The trim box (PDF 1.3) defines the intended dimensions of the finished page after trimming. It may be smaller than the media box to allow for production-related content, such as printing instructions, cut marks, or colour bars. The default value is the page’s crop box.
The art box (PDF 1.3) defines the extent of the page’s meaningful content (including potential white space) as intended by the page’s creator. The default value is the page’s crop box.

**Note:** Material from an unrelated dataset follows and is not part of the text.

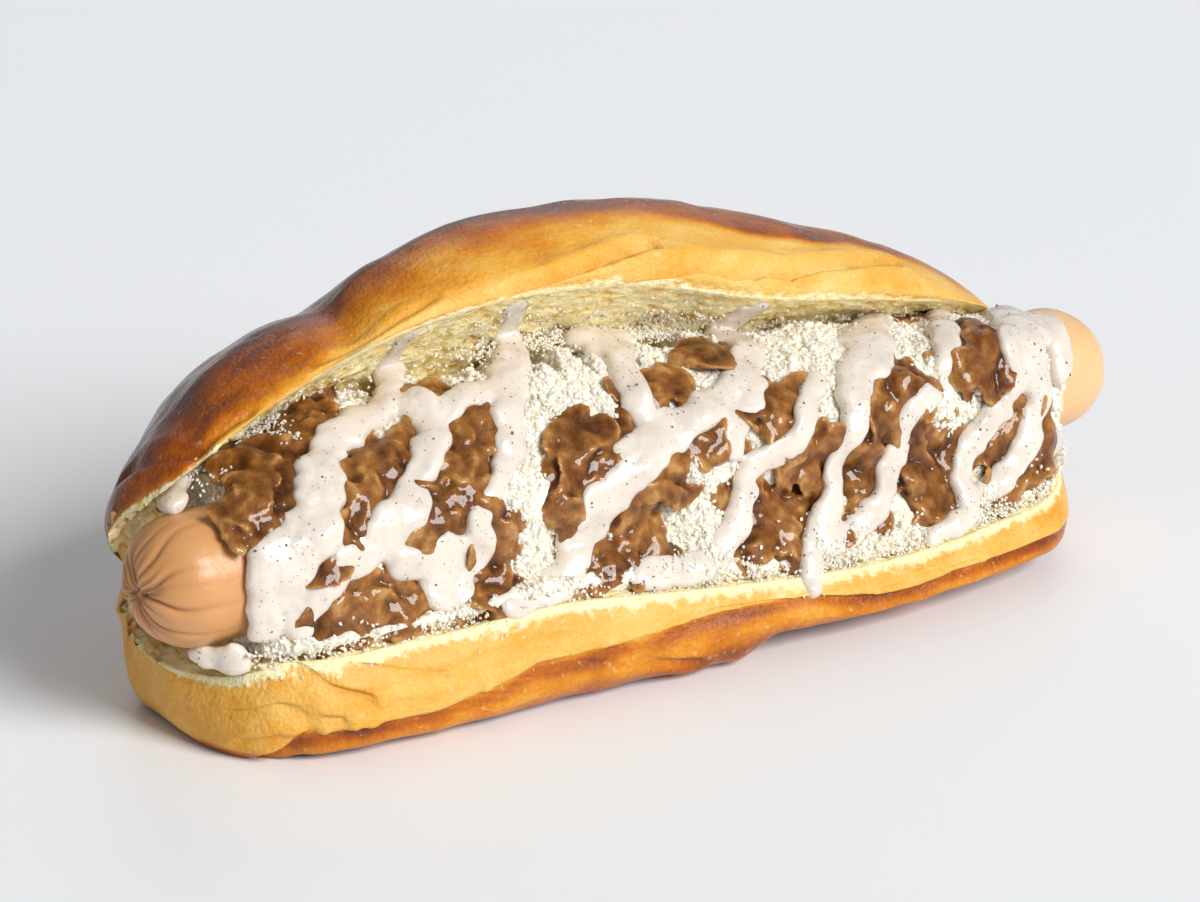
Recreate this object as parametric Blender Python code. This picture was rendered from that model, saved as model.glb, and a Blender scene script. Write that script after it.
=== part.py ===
"""Hot dog: a soft roll opened like a book and lying on its lower half, with a sausage that is
longer than the roll, a heap of crumbled white cheese round it, caramelised onions on the heap
and thick sauce drizzled over them.

Blender 4.5. X runs along the roll, the open mouth looks to -Y, and the roll rests on z = 0.
Shapes are worked out in millimetres, and new_object turns them into metres.
"""
import math
import random

import bmesh
import bpy
import numpy as np
from mathutils import Matrix, Vector
from mathutils.bvhtree import BVHTree

METRES = 0.001

# Roll: its two ends, and how fast its crust rounds in to the cut face there
ROLL_LEFT = -97.0
ROLL_RIGHT = 97.0
END_CAP = 13.0
END_RIM = 0.2
ROLL_STATIONS = 46
OUTLINE_POINTS = 21
CENTRE_CROWD = 0.12

# Outline of the roll at ten places along it: the two lips, the crown, the back and the corner
# where the cut stops
PLACES = (-98, -91, -78, -56, -28, 0, 30, 60, 84, 96)
LIP_LOW_Y = (-5, -18.5, -27, -31, -32.5, -34.5, -36, -34.5, -26, -8)
LIP_LOW_Z = (18, 18, 18, 18.5, 18.7, 15.6, 13, 13.2, 15, 17)
LIP_UP_Y = (1, -9.5, -9.7, -8, -8, -8, -8, -7.6, -3.7, 1)
LIP_UP_Z = (37, 46.5, 53.5, 61, 65.3, 63.3, 55, 48.8, 41, 32)
CROWN_Z = (39, 48, 56.5, 65, 73, 74, 67, 57, 44, 34)
BACK_Y = (10, 15, 24, 31, 34, 35, 35, 33.5, 27, 17)
CORNER_Y = (5, 7, 8.5, 9.5, 10, 10, 10, 10, 8.5, 7)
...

The page object dictionary specifies these boundaries in the MediaBox, CropBox, BleedBox, TrimBox, and ArtBox entries, respectively (see Table 30). All of them are rectangles expressed in default user space units. The crop, bleed, trim, and art boxes shall not ordinarily extend beyond the boundaries of the media box. If they do, they are effectively reduced to their intersection with the media box. Figure 86 illustrates the relationships among these boundaries. (The crop box is not shown in the figure because it has no defined relationship with any of the other boundaries.)
Following that there is a nice graphic showing those boxes in relation to each other:
The reasons why in many cases only the media box is set, are
that in case of PDFs meant for electronic consumption (i.e. reading on a computer) the other boxes hardly matter; and
that even in the prepress context they aren't as necessary anymore as they used to be, cf. the article Pedro refers to in his comment.
Concerning your "bonus question": The user space unit is 1⁄72 inch by default; since PDF 1.6 it can be changed, though, to any (not necessary integer) multiple of that size using the UserUnit entry in the page dictionary. Changing it in an existing PDF essentially scales it as the user space unit is the basic unit in the device independent coordinate system of a page. Therefore, unless you want to update each and every command in the page descriptions refering to coordinates to keep the page dimensions, you won't want to enforce a millimeter user space unit... ;)